Religion
- Affiliation: Sunni Islam
- Ecclesiastical or organizational status: Construction Completed
- Status: Active

Location
- Location: Görogly avenue, Daşoguz, Turkmenistan
- Interactive map of Dashoguz Mosque

Architecture
- Architect: 5М Construction (Turkey)
- Type: Mosque
- Style: Islamic architecture
- Groundbreaking: 2013
- Completed: 2015

Specifications
- Capacity: 3,000
- Minaret: 4
- Minaret height: 63
- Materials: Marble

= Daşoguz Mosque =

Mosque in Turkmenistan

Dashoguz Mosque or Daşoguz metjidi is a mosque in Daşoguz, Turkmenistan, the main mosque of Daşoguz Region. The mosque accommodates up to 3,000 worshipers at a time and is located on Görogly avenue.

== History ==
The foundation-laying ceremony took place in 2013.
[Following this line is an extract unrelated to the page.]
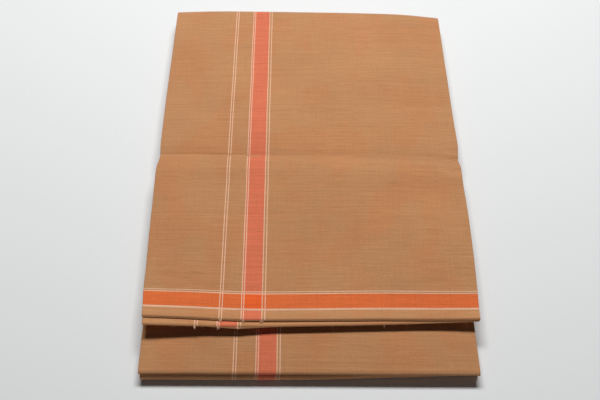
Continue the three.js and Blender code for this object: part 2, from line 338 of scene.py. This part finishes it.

It was inaugurated by Gurbanguly Berdimuhamedov, the president of Turkmenistan, on 30 October 2015.

== Architecture ==
The diameter of the mosaic-style central dome of the mosque is 38 meters, the height is 40 meters, and the height of each of the four minarets is 63 meters.

In the mosque, 3 thousand people can pray. A pavilion was built on the territory of the mosque to hold a sadaqa for 1,500 people, as well as a three-story hotel for 200 people.